Orange is a French multinational telecoms firm, with 266 million customers worldwide and operations in around 20 African countries. Bry serves as innovation booster for Orange Africa and is author of the book “The Intrapreneurs’ Factory: A Practical Guide for Corporate Managers, to Leverage Intrapreneurship for Their Business, Their Employees, and the Greater Good”.
He and Ross discussed how to boost open innovation initiatives on the continent, involving internal startups as well as co-innovation with external startups.
Ross: “I’m very happy to speak in depth with Nicolas Bry, author of a great book on intrapreneurship. Can we begin with learning more about you and what you do at Orange?”
Bry: “I’m Innovation Booster for Orange Africa, which means helping our operations in 20 countries to generate, integrate, and distribute local innovations that solve problems and bring solutions to our customers across the African continent. It’s about sparkling bottom-up innovation, starting from the users pains, and expectations.
“It involves unearthing tangible projects, helping to implement and replicate them across the region, and supporting countries in setting up innovation organisations, and innovation enablers. A vivid community of 20 innovation champions is the armed wing to achieve this mission.”
Ross: “Can you share some of the lessons learned about what makes successful open innovation?”
Bry: “Before being innovation booster for Africa, I’ve created and been running the intrapreneurship programme at Orange for three and a half years, and throughout this I’ve met with many innovation managers and intrapreneurship managers. It gave me the idea to write a practical guide about intrapreneurship. In the book I cover the 10 steps for an innovation manager to build an intrapreneurship programme within their corporation, based on experiences from 40 different companies, and I included 20 stories of amazing intrapreneurs. There are three key recommendations that emerge:
- Finding the right visible sponsor is crucial to success. Sometimes visible sponsors at the C-level won’t have time to support a startup or innovation, but he or she can appoint a deputy to work day to day with the startup.
- Innovation in short cycles is superior to long drawn out evaluations. Using the lean startup approach, test, learn, and iterate mindset, is also preferred in corporate problem solving as it maintains momentum, what I call “creative tension”.
- Integration is needed to gain traction. Solutions should be aligned with a business unit or functional area with a solution to a pressing problem that they have.
Alignment on these three areas will increase the chances of success for entrepreneurial pursuits.”
Ross: “That makes a lot of sense. What types of solutions are business units typically looking for in your experience?”
Bry: “There are four key areas that would attract a corporate business unit to want to collaborate with a startup:
- Differentiation from competition – something that makes the corporate better than its competition in the eyes of the customers in the market;
- Market saturation – new products or services that increase revenue to the corporate, for example a telco providing a connectivity and mobile money solution to a new untapped market;
- Fear of disruption – something new that prevents the corporate from losing out on a big shift in the market or consumer preferences;
- Innovation theatre – the desire to look good by promoting innovations.
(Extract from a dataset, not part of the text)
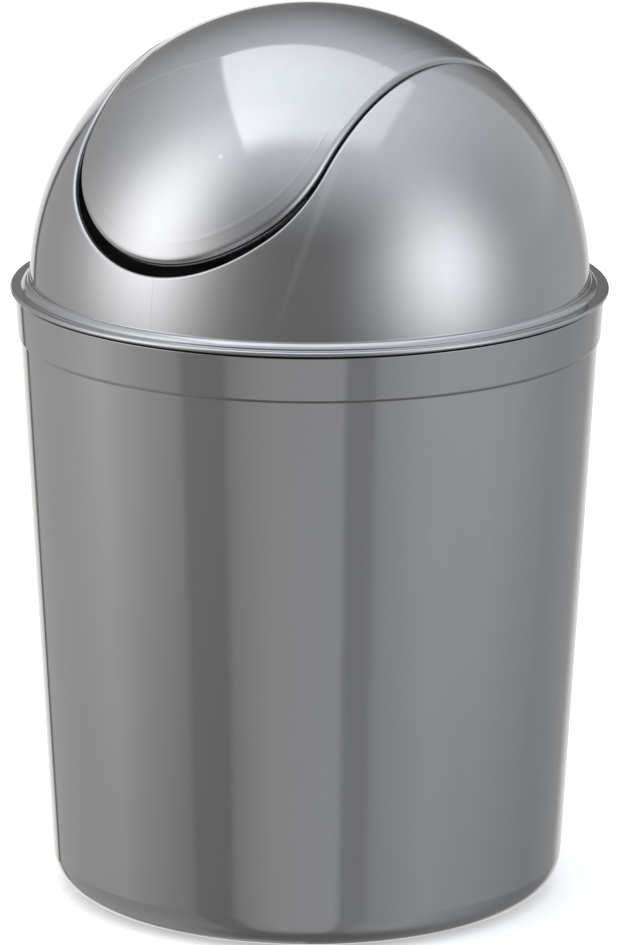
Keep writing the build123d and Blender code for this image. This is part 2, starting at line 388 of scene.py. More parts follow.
# %% Hood sizes
SKIRT_RADIUS = MOUTH_RADIUS - 0.35
DOME_RADIUS = SKIRT_RADIUS - 1.05
DOME_WALL = 1.3
DOME_Z = RIM_Z + 0.65
FLAP_SIDE_GAP = 0.55
FLAP_FOOT_GAP = 1.9
FLAP_MID_RADIUS = DOME_RADIUS - 0.8
FLAP_Z = DOME_Z + 0.5
DOME = {"across": DOME_RADIUS, "middle": DOME_RADIUS, "z": DOME_Z, "lift": 0}
FLAP = {
    "across": FLAP_MID_RADIUS + 0.9,
    "middle": FLAP_MID_RADIUS,
    "z": FLAP_Z,
    "lift": FLAP_FOOT_GAP - FLAP_SIDE_GAP,
}
print("dome radius", round(DOME_RADIUS, 2), "mm")

# %% Rings where the U crosses a hood
SAMPLES = 4000
WIDEST_TURN = 1.4        # radians from the hood's middle to beyond every edge on it
HALVINGS = 50
QUARTER_STEPS = 140
QUARTER_ANGLES = np.linspace(-math.pi / 2, 0, QUARTER_STEPS + 1)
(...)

We try to discourage those and focus on tangible value for our customers and business.”
Ross: “Thank you for those insights. How should a corporate evaluate new startups or innovations to work with?”
Bry: “Through exploration and experimentation. In typical exploration procedures, you collect ideas twice per year from business units, either internal ideas or ideas proposed from existing startups in a long list of up to 50 different innovations per country or entity. So 1,000 ideas in total across 20 countries. You narrow them down to 10 ideas per country and run a two-day dig-in workshop whose output is a value proposition, business model canvas, and some type of visualisation of the solution. At this stage, there is already a department or business unit sponsoring each of the 10 ideas.
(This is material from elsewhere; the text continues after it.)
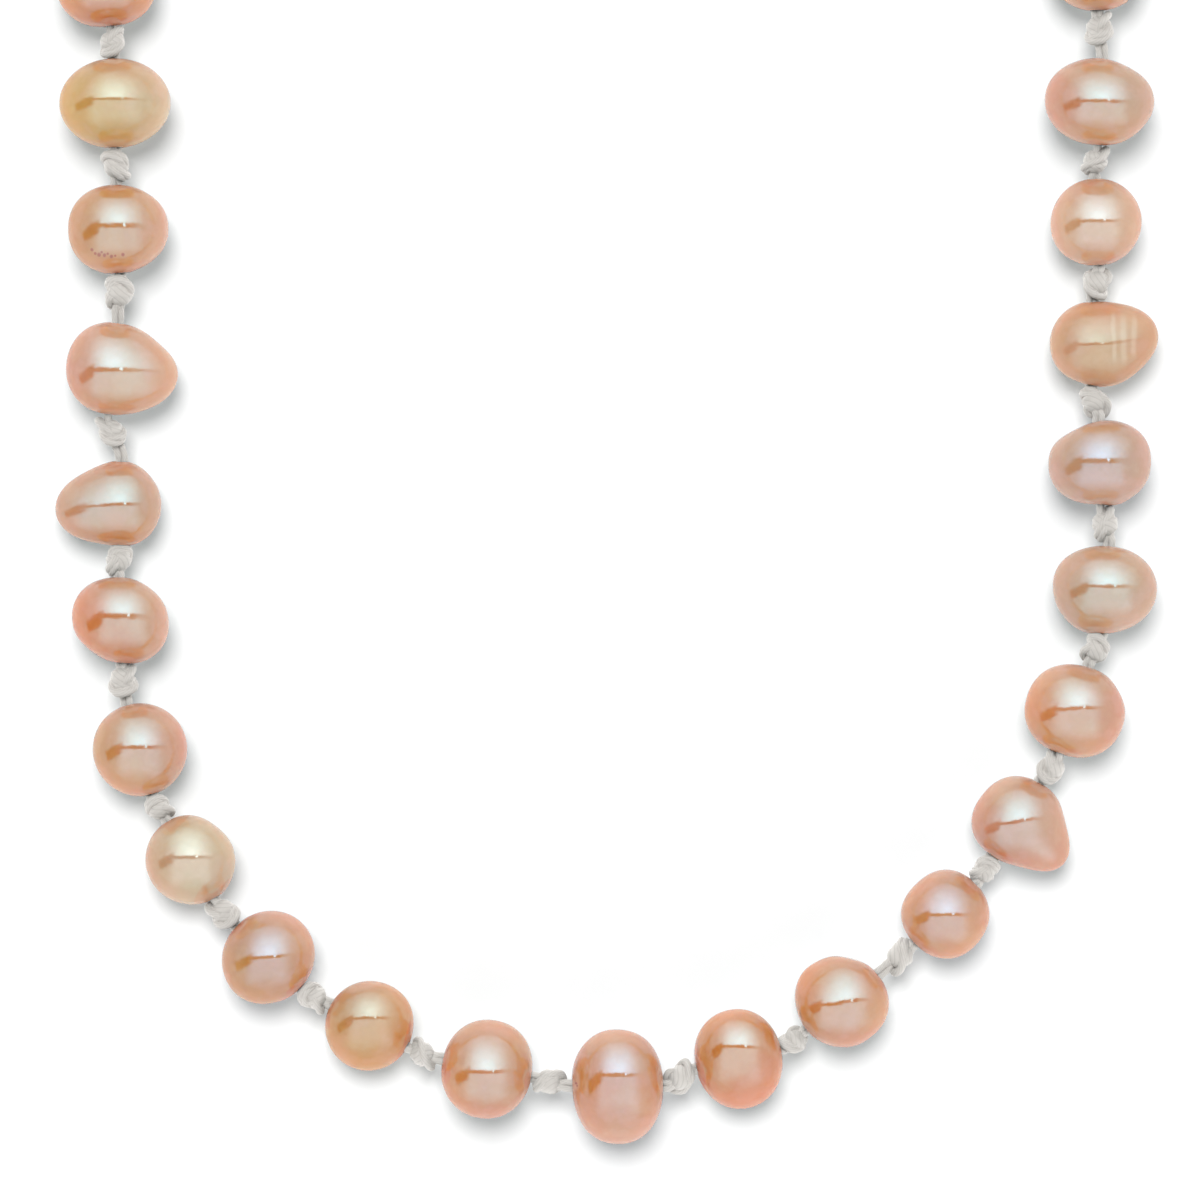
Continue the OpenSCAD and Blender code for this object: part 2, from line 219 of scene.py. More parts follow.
def nacre(slot, rough=0.09, coat=0.25, coat_rough=0.05, glow=(0.34, 0.84, 0.98), pits=(), lines=()):
    """Nacre; pits are (x, y, radius) and growth lines (x, low y, high y, half width), in mm in the layout, on top."""
    m = bpy.data.materials.new(slot)
    m.use_nodes = True
    n = Nodes(m.node_tree)
    where = n.add("ShaderNodeTexCoord").outputs["Object"]
    tone = n.add("ShaderNodeAttribute", attribute_name="tone").outputs["Color"]
    cloud = n.add("ShaderNodeTexNoise", {"Vector": where, "Scale": 420.0, "Detail": 3.0, "Roughness": 0.55}).outputs["Fac"]
    fine = n.add("ShaderNodeTexNoise", {"Vector": where, "Scale": 2600.0, "Detail": 2.0, "Roughness": 0.6}).outputs["Fac"]
    pink = n.mix(n.ramp(cloud, 0.42, 0.66, 0.0, 0.10), tone, (0.86, 0.55, 0.56))
    pale = n.mix(n.ramp(cloud, 0.56, 0.34, 0.0, 0.08), pink, (0.83, 0.80, 0.66))
    grain = n.mix(n.ramp(fine, 0.3, 0.7, 0.0, 0.05), pale, (0.45, 0.28, 0.20), "MULTIPLY")
    marks = None
    if pits or lines:
        xyz = n.add("ShaderNodeSeparateXYZ", {0: where})
        bend = n.math("MULTIPLY", n.math("SUBTRACT", cloud, 0.5), 0.0004)
    for x, y, r in pits:
        dx = n.math("SUBTRACT", n.math("ADD", xyz.outputs[0], bend), (x + SHIFT[0]) * MM)
        dy = n.math("SUBTRACT", xyz.outputs[1], (y + SHIFT[1]) * MM)
        d2 = n.math("ADD", n.math("MULTIPLY", dx, dx), n.math("MULTIPLY", dy, dy))
        one = n.ramp(n.math("SQRT", d2), 0.4 * r * MM, 1.2 * r * MM, 1.0, 0.0)
        marks = one if marks is None else n.math("MAXIMUM", marks, one)
    for x, lo_y, hi_y, w in lines:
        dx = n.math("ABSOLUTE", n.math("SUBTRACT", n.math("ADD", xyz.outputs[0], bend), (x + SHIFT[0]) * MM))
        one = n.ramp(dx, 0.2 * w * MM, 1.3 * w * MM, 0.38, 0.0)
        ends = n.math("MULTIPLY",
                      n.ramp(xyz.outputs[1], (lo_y + SHIFT[1] - 0.4) * MM, (lo_y + SHIFT[1] + 0.4) * MM),
                      n.ramp(xyz.outputs[1], (hi_y + SHIFT[1] - 0.4) * MM, (hi_y + SHIFT[1] + 0.4) * MM, 1.0, 0.0))
        one = n.math("MULTIPLY", one, ends)
        marks = one if marks is None else n.math("MAXIMUM", marks, one)
    if marks is not None:
        above = n.ramp(xyz.outputs[2], 0.003, 0.0034)
        marks = n.math("MULTIPLY", marks, above)
        grain = n.mix(n.math("MULTIPLY", marks, 0.85), grain, (0.30, 0.035, 0.010) if pits else (0.60, 0.47, 0.36))
    # light that bounces off a pearl onto its neighbours and the floor is close to neutral
    bounced = n.add("ShaderNodeLightPath").outputs["Is Diffuse Ray"]
    grain = n.mix(bounced, grain, (0.27, 0.24, 0.215))
    peel = n.add("ShaderNodeTexNoise", {"Vector": where, "Scale": 1500.0, "Detail": 1.5, "Roughness": 0.5}).outputs["Fac"]
    bump = n.add("ShaderNodeBump", {"Height": peel, "Strength": 0.22, "Distance": 0.00006})
    s = n.add("ShaderNodeBsdfPrincipled", {
        "Base Color": grain, "Metallic": 0.0, "Roughness": rough, "IOR": 2.3,
        "Subsurface Weight": 0.6, "Subsurface Radius": (1.0, 0.6, 0.4), "Subsurface Scale": 0.0015,
        "Specular Tint": (*glow, 1.0), "Coat Weight": coat, "Coat Roughness": coat_rough, "Coat IOR": 1.5,
        "Normal": bump.outputs["Normal"],
    })
    out = n.add("ShaderNodeOutputMaterial")
    m.node_tree.links.new(s.outputs[0], out.inputs["Surface"])
    return m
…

“From there you narrow it down to five solutions per country and run an experimentation process. Experiments are not about building a product. You enrich the visualisation of the solution, then have meetings and interviews with prospective customers to see if the concept meets the market’s needs. Experiments with positive outcomes let you move further to exploitation and develop the solution in collaboration with the departments or business units, who then take full ownership.”
Ross: “That sounds like a mature repeatable process. Can innovations come from anywhere or internal only?”
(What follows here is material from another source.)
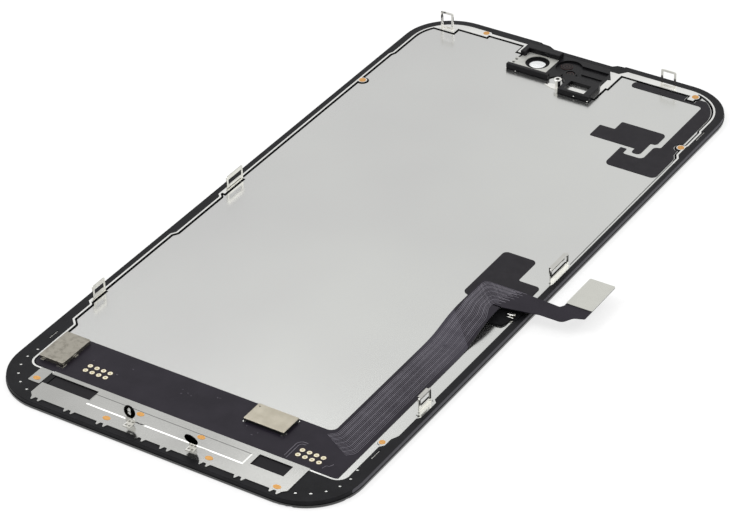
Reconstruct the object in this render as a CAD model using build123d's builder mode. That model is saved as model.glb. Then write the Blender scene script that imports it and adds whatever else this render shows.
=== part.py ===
from build123d import *
import os
from math import cos, radians, sin

# Display assembly of a large phone, lying on its front glass with its steel back up.
# Millimetres. Origin at the centre of the front glass face, +Z out of the back,
# +Y towards the earpiece end, +X to the right as seen from the back.

os.makedirs("parts", exist_ok=True)

# Front glass
glass_width = 75.0
glass_length = 157.7
glass_corner = 11.3
glass_thickness = 0.70
glass_edge_round = 0.35
earpiece_depth = 1.25
earpiece_left = -6.3
earpiece_right = 7.5

# Film stack between the glass and the steel back
panel_side_inset = 1.95
panel_end_inset = 2.65
panel_corner = 9.35
adhesive_thickness = 0.10
panel_thickness = 0.14
cushion_thickness = 0.12
plate_thickness = 0.24

# Moulded bezel frame on the rim of the glass
bezel_height = 0.82
bezel_edge_gap = 0.12
bezel_wall_gap = 0.15
bezel_edge_chamfer = 0.12
lid_thickness = 0.26
ledge_gap = 0.04

# Distance from the glass edge to the inner edge of the bezel top, place by place
rim_top = 1.80
rim_top_step = 2.25
rim_top_sensors = 2.55
rim_left = 1.40
rim_left_high = 1.80
rim_left_waist = 2.10
rim_left_low = 2.30
rim_left_foot = 3.60
rim_right = 1.20
rim_right_high = 2.00
rim_right_dip = 1.70
rim_right_middle = 1.50
rim_right_waist = 1.70
rim_right_clip = 1.00
rim_right_low = 1.60
rim_right_shoulder = 2.30
rim_right_foot = 3.00
rim_bottom = 9.15
rim_foot_round = 2.30

# Steel insert ring moulded into the bezel
insert_thickness = 0.18
insert_recess = 0.04
insert_width = 0.40
insert_gap = 0.42
right_gap = 0.07
seat_gap = 0.05

# Opening of the bezel under the bottom bracket, and the bracket
chin_side_margin = 10.60
chin_wall = 2.55
bracket_overlap = 0.80
bracket_thickness = 0.15
bracket_top_margin = 9.55
bracket_bottom_margin = 1.55
strip_raise = 0.13
strip_taper = 55
strip_left = -17.0
strip_right = 16.9
strip_low = 4.60
strip_high = 7.75
tooth_pitch = 1.45
tooth_length = 0.80
tooth_width = 0.55

# Display flex: bar across the foot, riser on the right, tail out over the side
flex_thickness = 0.12
bar_left_margin = 4.20
bar_bottom_margin = 9.75
bar_top_margin = 20.65
riser_right_margin = 4.45
riser_width = 7.70
riser_taper = 0.55
riser_lift = 1.60
lift_length = 14.0
lift_to_tail = 3.5
tail_margin = 67.85
tail_width = 4.80
tail_reach = 10.40
stiffener_width = 5.40
stiffener_length = 9.30
stiffener_rise = 5.70
stiffener_thickness = 0.15
connector_height = 0.80
connector_inset = 0.75

# Front camera and sensor bracket at the top centre
camera_x = -6.9
camera_from_top = 7.85
camera_hole = 1.75
camera_seat = 2.60
pill_x = 2.95
pill_length = 13.6
pill_width = 5.8
sensor_left = -11.6
sensor_right = 10.1
sensor_wall_height = 1.30
sensor_floor = 0.24
sensor_plate_gap = 0.15
sensor_bar_margin = 12.95
pocket_right = -3.3
post_x = 1.6
post_from_top = 14.35
post_radius = 0.85
post_stem_radius = 0.60
post_flange = 0.22
post_bore = 0.40
post_height = 2.00

# Distance of the side clips from the foot or the flex tail, and the sheet of the clips
clip_left_low_margin = 33.45
clip_left_high_margin = 78.12
clip_right_low_margin = 34.95
clip_to_tail = 15.45
clip_sheet = 0.20
pad_height = 0.03
tape_thickness = 0.08
tape_edge_gap = 0.12

# Heights, worked out from the thicknesses
adhesive_top = glass_thickness + adhesive_thickness
panel_top = adhesive_top + panel_thickness
cushion_top = panel_top + cushion_thickness
plate_top = cushion_top + plate_thickness
bezel_top = glass_thickness + bezel_height
lid_bottom = bezel_top - lid_thickness
insert_top = bezel_top - insert_recess
insert_bottom = insert_top - insert_thickness
ledge_bottom = cushion_top + ledge_gap
flex_top = plate_top + flex_thickness
flex_high = plate_top + riser_lift
sensor_top = plate_top + sensor_wall_height
bracket_top = bezel_top + bracket_thickness

# Half sizes, film outline and the foot end of the back plate
half_width = glass_width / 2
half_length = glass_length / 2
panel_width = glass_width - 2 * panel_side_inset
panel_length = glass_length - 2 * panel_end_inset
camera_y = half_length - camera_from_top
plate_end = rim_bottom + 0.70
chin_half_width = half_width - chin_side_margin
clip_left_low = clip_left_low_margin - half_length
clip_left_high = clip_left_high_margin - half_length
clip_right_low = clip_right_low_margin - half_length
clip_right_high = tail_margin + clip_to_tail - half_length
right_gap_low = 4.0 - half_length
right_gap_high = half_length - 28.0
clip_slit_width = 0.44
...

Bry: “We follow an open innovation model so at the exploration stage an innovation can come from anywhere, and we welcome startups. The key requirement is that each solution needs to have a sponsor from a business unit or department.”
Ross: “How can entrepreneurs best approach Orange to consider collaboration?”
Bry: “One way is through our network of 17 Orange Fab Accelerators, which offer a three-month process where they’re connected to different business units within Orange. Another is in the market, by developing a relationship with the people working in a business unit in the area of expertise of the entrepreneur. A third is by using and working with our APIs, through the Orange developer website.”
Ross: “Can you share a bit more about what those are and how entrepreneurs could benefit from them?”
Bry: “We have Application Program Interfaces (APIs) that is a programmatic way to interface with Orange like digital connectors. One difficulty of open innovation lies in the reluctance to share knowledge, or in implicit knowledge. APIs are a great way to foster open innovation as they’re like “explicit knowledge” that startups can access on a shelf. We have several types of APIs which can be found on our developer website.
Ross: “Thank you for that – I think more entrepreneurs should look into APIs available in their local markets to help create value for their startup ideas. Do you have any controversial advice for startups seeking to collaborate with corporates?”
Bry: “I would say that it’s better to create the desire as a pull than to sell your solution as a push. If an entrepreneur can create a buzz around their solution and gain the attention of the right people in a business unit, with a tailored B2B service, they’ll be able to move through the corporate procedures faster than if they’re trying to push something. So generating pull is preferable to pushing.”